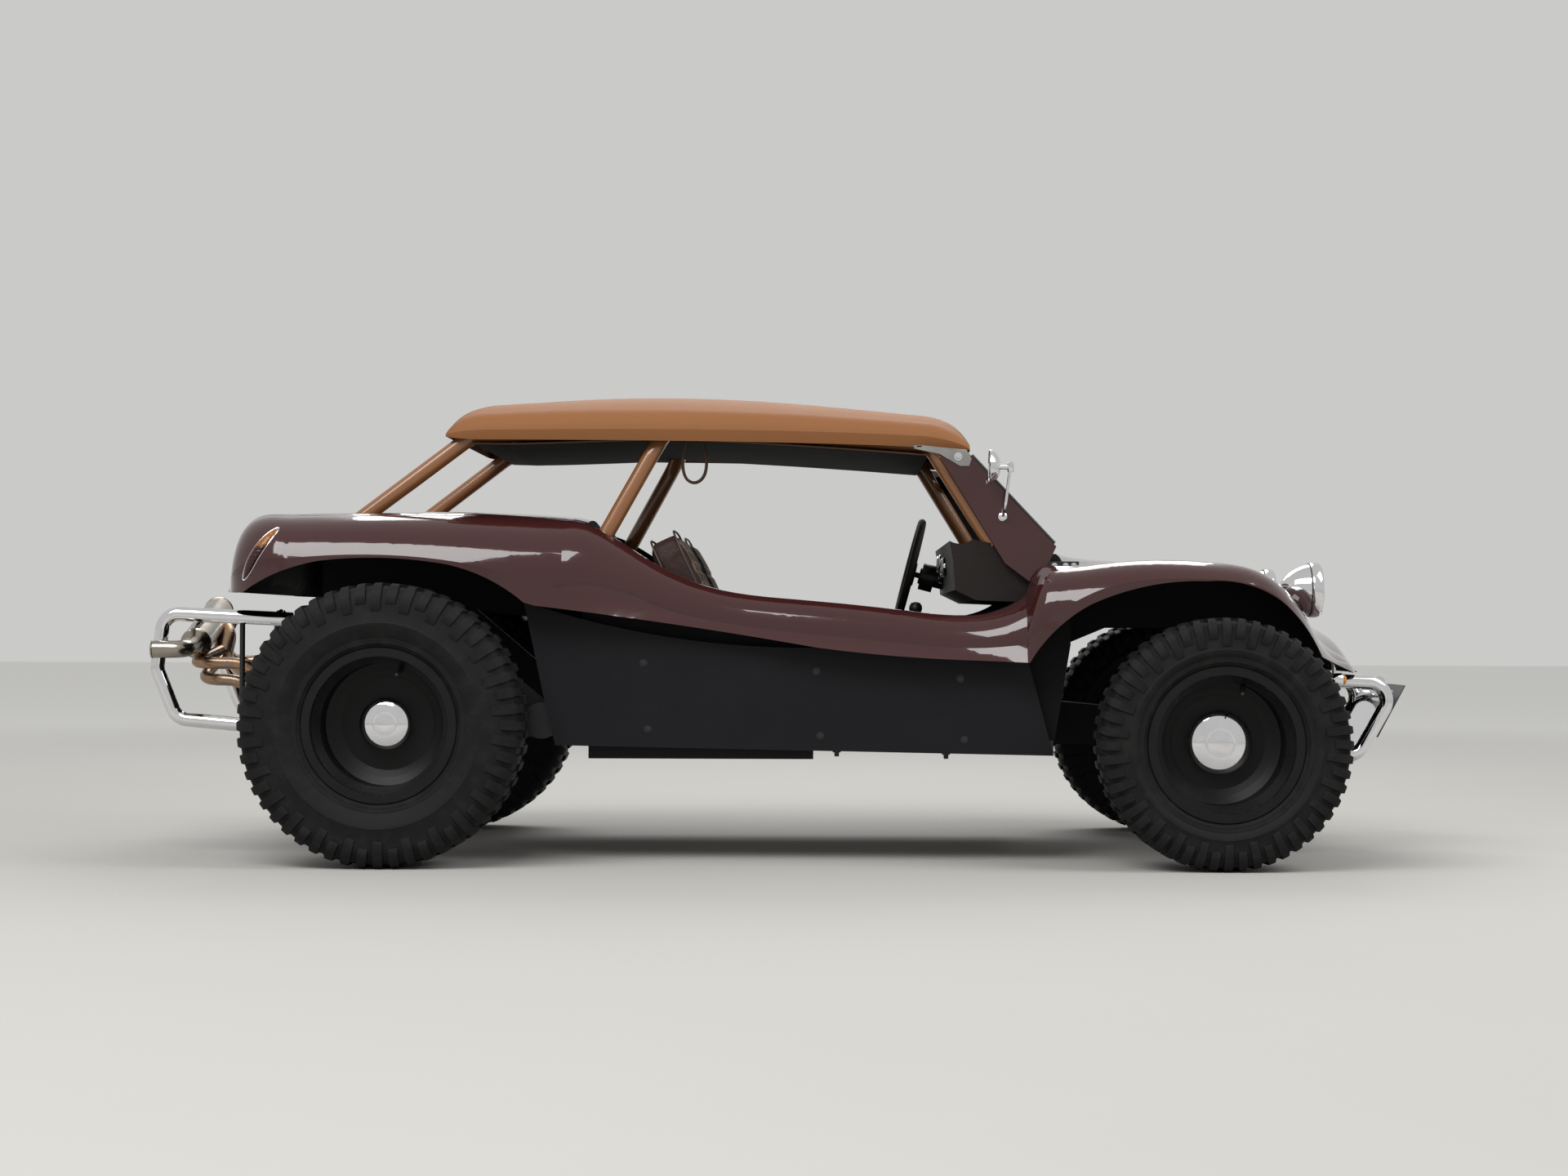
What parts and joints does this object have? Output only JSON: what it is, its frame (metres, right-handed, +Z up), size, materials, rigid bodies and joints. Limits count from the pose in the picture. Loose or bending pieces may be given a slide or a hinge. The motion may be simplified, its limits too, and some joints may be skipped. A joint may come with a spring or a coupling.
{
  "type": "dune buggy",
  "caption": "Open dune buggy: moulded tub on a floor pan, hard top on a roll cage, deep-dished steel wheels with mud tyres, rear engine, tubular bumpers.",
  "frame": {"origin": "on the ground, on the centre plane, half way between the rearmost and the foremost point of the car", "axes": "+X forward, +Y to the left, +Z up"},
  "size_m": [3.8019, 1.814, 1.4021],
  "materials": {
    "bare_steel": "brushed",
    "black_panel": "matte",
    "black_steel": "satin",
    "black_trim": "satin",
    "body_paint": "gloss",
    "cage_paint": "gloss",
    "cast_alloy": "cast",
    "chrome": "polished",
    "dash_trim": "matte",
    "drum_iron": "matte",
    "glass": "clear",
    "plate_blank": "satin",
    "rim_paint": "matte",
    "roof_skin": "matte",
    "seat_leather": "satin",
    "stainless": "polished",
    "tyre": "matte",
    "wheel_rim_trim": "satin"
  },
  "bodies": {
    "chassis": {"body_tub": "body_paint", "dashboard": "dash_trim", "engine": "cast_alloy", "floor_pan": "black_steel", "front_arms": "black_steel", "front_beam": "black_steel", "front_bumper": "chrome", "front_plate": "plate_blank", "front_seats": "seat_leather", "gearbox": "cast_alloy", "headlamp_shells": "chrome", "main_hoop": "cage_paint", "muffler": "stainless", "rear_axle": "black_steel", "rear_bumper": "stainless", "rear_stays": "cage_paint", "roof_shell": "roof_skin", "screen_stays": "cage_paint", "shock_absorbers": "black_steel", "side_panels": "black_panel", "steering_column": "black_trim", "windscreen_frame": "body_paint", "windscreen_glass": "glass"},
    "wheel_front_left": {"tyre_front_left": "tyre", "rim_front_left": "rim_paint", "hub_cap_front_left": "chrome", "brake_drum_front_left": "drum_iron"},
    "wheel_front_right": {"tyre_front_right": "tyre", "rim_front_right": "rim_paint", "hub_cap_front_right": "chrome", "brake_drum_front_right": "drum_iron"},
    "wheel_rear_left": {"tyre_rear_left": "tyre", "rim_rear_left": "rim_paint", "hub_cap_rear_left": "chrome", "brake_drum_rear_left": "drum_iron"},
    "wheel_rear_right": {"tyre_rear_right": "tyre", "rim_rear_right": "rim_paint", "hub_cap_rear_right": "chrome", "brake_drum_rear_right": "drum_iron"},
    "left_knuckle": {"knuckle_left": "black_steel"},
    "right_knuckle": {"knuckle_right": "black_steel"},
    "steering_rods": {"tie_rods": "bare_steel"},
    "steering_wheel_body": {"steering_wheel": "wheel_rim_trim"}
  },
  "joints": [
    {"name": "steer_left", "type": "hinge", "parent": "chassis", "child": "left_knuckle", "pos_m": [1.256, 0.585, 0.3595], "axis": [0, 0, 1], "range_deg": [-27, 27]},
    {"name": "steer_right", "type": "hinge", "parent": "chassis", "child": "right_knuckle", "pos_m": [1.256, -0.585, 0.3595], "axis": [0, 0, 1], "range_deg": [-27, 27]},
    {"name": "tie_rod_travel", "type": "slide", "parent": "chassis", "child": "steering_rods", "axis": [0, 1, 0], "range_m": [-0.042, 0.042]},
    {"name": "steering_wheel_turn", "type": "hinge", "parent": "chassis", "child": "steering_wheel_body", "pos_m": [0.394, 0.33, 0.868], "axis": [-0.9681, 0, 0.2504], "range_deg": [-378, 378]},
    {"name": "spin_front_left", "type": "hinge", "parent": "left_knuckle", "child": "wheel_front_left", "pos_m": [1.256, 0.77, 0.3595], "axis": [0, 1, 0], "continuous": true},
    {"name": "spin_front_right", "type": "hinge", "parent": "right_knuckle", "child": "wheel_front_right", "pos_m": [1.256, -0.77, 0.3595], "axis": [0, 1, 0], "continuous": true},
    {"name": "spin_rear_left", "type": "hinge", "parent": "chassis", "child": "wheel_rear_left", "pos_m": [-1.144, 0.762, 0.406], "axis": [0, 1, 0], "continuous": true},
    {"name": "spin_rear_right", "type": "hinge", "parent": "chassis", "child": "wheel_rear_right", "pos_m": [-1.144, -0.762, 0.406], "axis": [0, 1, 0], "continuous": true}
  ],
  "couplings": [
    {"joint": "steer_right", "follows": "steer_left", "ratio": 1},
    {"joint": "tie_rod_travel", "follows": "steer_left", "m_per_rad": 0.08863},
    {"joint": "steering_wheel_turn", "follows": "steer_left", "ratio": 14}
  ]
}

INSTRUCTION: Give the complete listing a second time, exactly as it reads.

FINAL ANSWER:
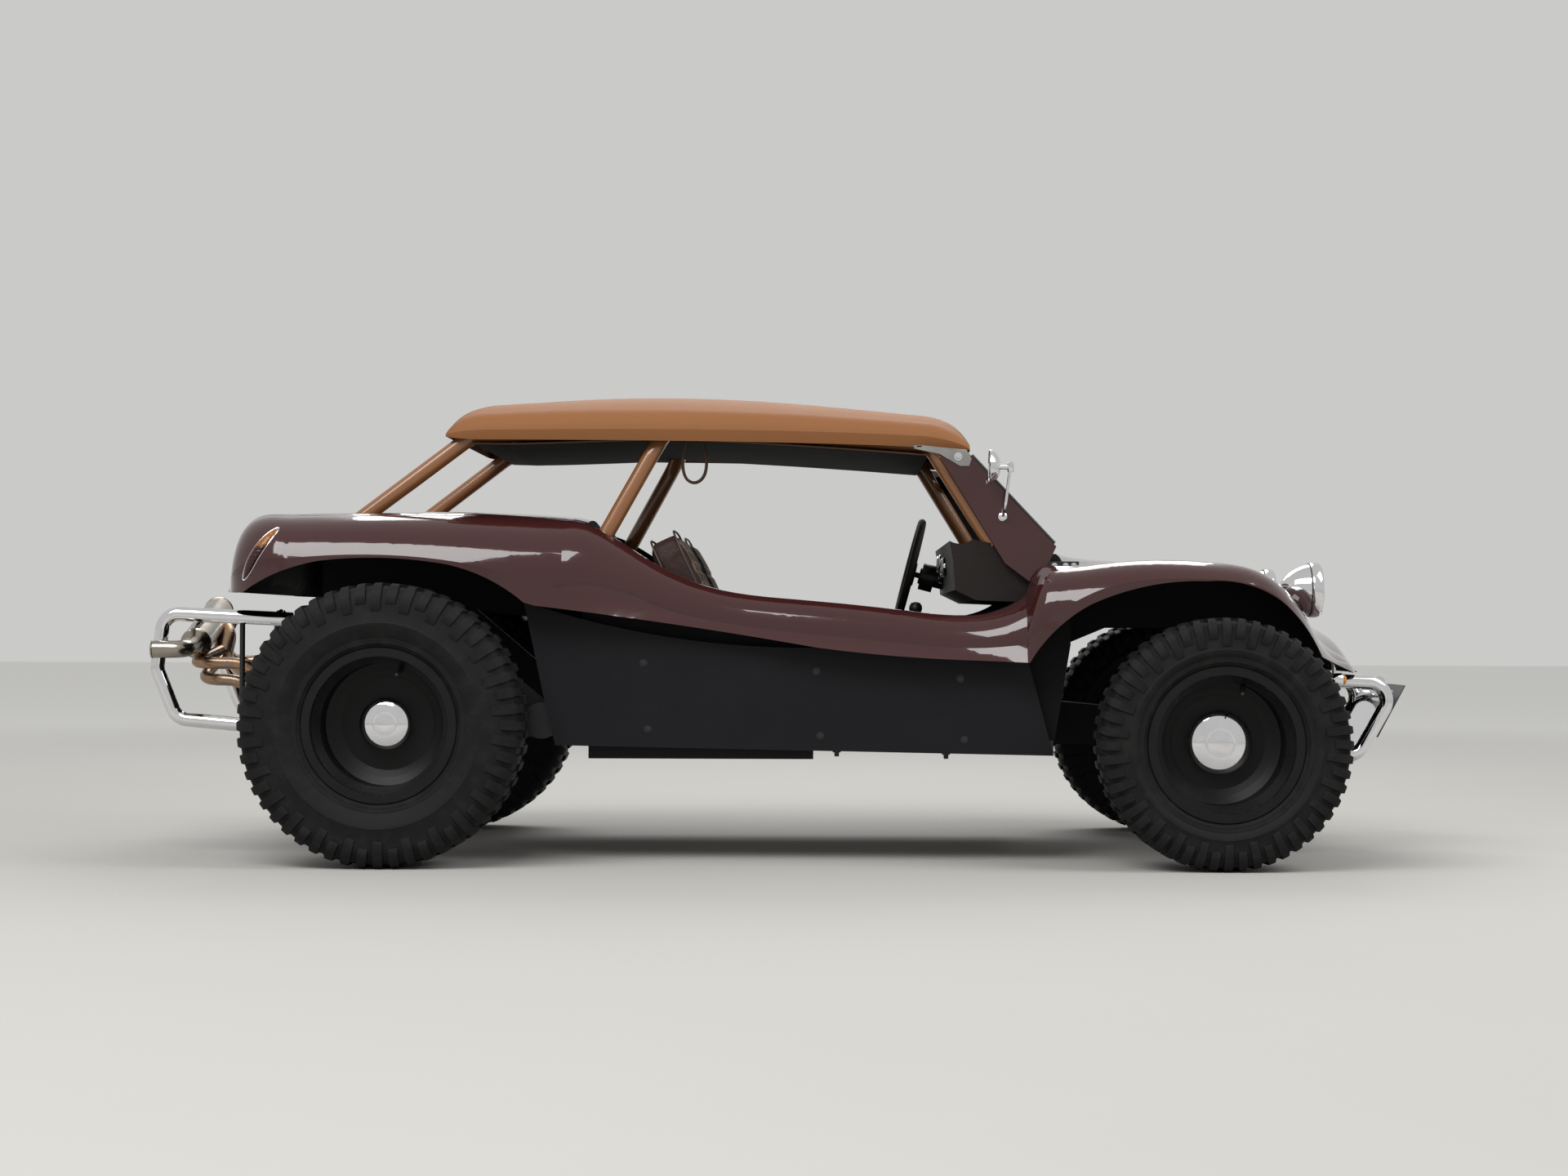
What parts and joints does this object have? Output only JSON: what it is, its frame (metres, right-handed, +Z up), size, materials, rigid bodies and joints. Limits count from the pose in the picture. Loose or bending pieces may be given a slide or a hinge. The motion may be simplified, its limits too, and some joints may be skipped. A joint may come with a spring or a coupling.
{
  "type": "dune buggy",
  "caption": "Open dune buggy: moulded tub on a floor pan, hard top on a roll cage, deep-dished steel wheels with mud tyres, rear engine, tubular bumpers.",
  "frame": {"origin": "on the ground, on the centre plane, half way between the rearmost and the foremost point of the car", "axes": "+X forward, +Y to the left, +Z up"},
  "size_m": [3.8019, 1.814, 1.4021],
  "materials": {
    "bare_steel": "brushed",
    "black_panel": "matte",
    "black_steel": "satin",
    "black_trim": "satin",
    "body_paint": "gloss",
    "cage_paint": "gloss",
    "cast_alloy": "cast",
    "chrome": "polished",
    "dash_trim": "matte",
    "drum_iron": "matte",
    "glass": "clear",
    "plate_blank": "satin",
    "rim_paint": "matte",
    "roof_skin": "matte",
    "seat_leather": "satin",
    "stainless": "polished",
    "tyre": "matte",
    "wheel_rim_trim": "satin"
  },
  "bodies": {
    "chassis": {"body_tub": "body_paint", "dashboard": "dash_trim", "engine": "cast_alloy", "floor_pan": "black_steel", "front_arms": "black_steel", "front_beam": "black_steel", "front_bumper": "chrome", "front_plate": "plate_blank", "front_seats": "seat_leather", "gearbox": "cast_alloy", "headlamp_shells": "chrome", "main_hoop": "cage_paint", "muffler": "stainless", "rear_axle": "black_steel", "rear_bumper": "stainless", "rear_stays": "cage_paint", "roof_shell": "roof_skin", "screen_stays": "cage_paint", "shock_absorbers": "black_steel", "side_panels": "black_panel", "steering_column": "black_trim", "windscreen_frame": "body_paint", "windscreen_glass": "glass"},
    "wheel_front_left": {"tyre_front_left": "tyre", "rim_front_left": "rim_paint", "hub_cap_front_left": "chrome", "brake_drum_front_left": "drum_iron"},
    "wheel_front_right": {"tyre_front_right": "tyre", "rim_front_right": "rim_paint", "hub_cap_front_right": "chrome", "brake_drum_front_right": "drum_iron"},
    "wheel_rear_left": {"tyre_rear_left": "tyre", "rim_rear_left": "rim_paint", "hub_cap_rear_left": "chrome", "brake_drum_rear_left": "drum_iron"},
    "wheel_rear_right": {"tyre_rear_right": "tyre", "rim_rear_right": "rim_paint", "hub_cap_rear_right": "chrome", "brake_drum_rear_right": "drum_iron"},
    "left_knuckle": {"knuckle_left": "black_steel"},
    "right_knuckle": {"knuckle_right": "black_steel"},
    "steering_rods": {"tie_rods": "bare_steel"},
    "steering_wheel_body": {"steering_wheel": "wheel_rim_trim"}
  },
  "joints": [
    {"name": "steer_left", "type": "hinge", "parent": "chassis", "child": "left_knuckle", "pos_m": [1.256, 0.585, 0.3595], "axis": [0, 0, 1], "range_deg": [-27, 27]},
    {"name": "steer_right", "type": "hinge", "parent": "chassis", "child": "right_knuckle", "pos_m": [1.256, -0.585, 0.3595], "axis": [0, 0, 1], "range_deg": [-27, 27]},
    {"name": "tie_rod_travel", "type": "slide", "parent": "chassis", "child": "steering_rods", "axis": [0, 1, 0], "range_m": [-0.042, 0.042]},
    {"name": "steering_wheel_turn", "type": "hinge", "parent": "chassis", "child": "steering_wheel_body", "pos_m": [0.394, 0.33, 0.868], "axis": [-0.9681, 0, 0.2504], "range_deg": [-378, 378]},
    {"name": "spin_front_left", "type": "hinge", "parent": "left_knuckle", "child": "wheel_front_left", "pos_m": [1.256, 0.77, 0.3595], "axis": [0, 1, 0], "continuous": true},
    {"name": "spin_front_right", "type": "hinge", "parent": "right_knuckle", "child": "wheel_front_right", "pos_m": [1.256, -0.77, 0.3595], "axis": [0, 1, 0], "continuous": true},
    {"name": "spin_rear_left", "type": "hinge", "parent": "chassis", "child": "wheel_rear_left", "pos_m": [-1.144, 0.762, 0.406], "axis": [0, 1, 0], "continuous": true},
    {"name": "spin_rear_right", "type": "hinge", "parent": "chassis", "child": "wheel_rear_right", "pos_m": [-1.144, -0.762, 0.406], "axis": [0, 1, 0], "continuous": true}
  ],
  "couplings": [
    {"joint": "steer_right", "follows": "steer_left", "ratio": 1},
    {"joint": "tie_rod_travel", "follows": "steer_left", "m_per_rad": 0.08863},
    {"joint": "steering_wheel_turn", "follows": "steer_left", "ratio": 14}
  ]
}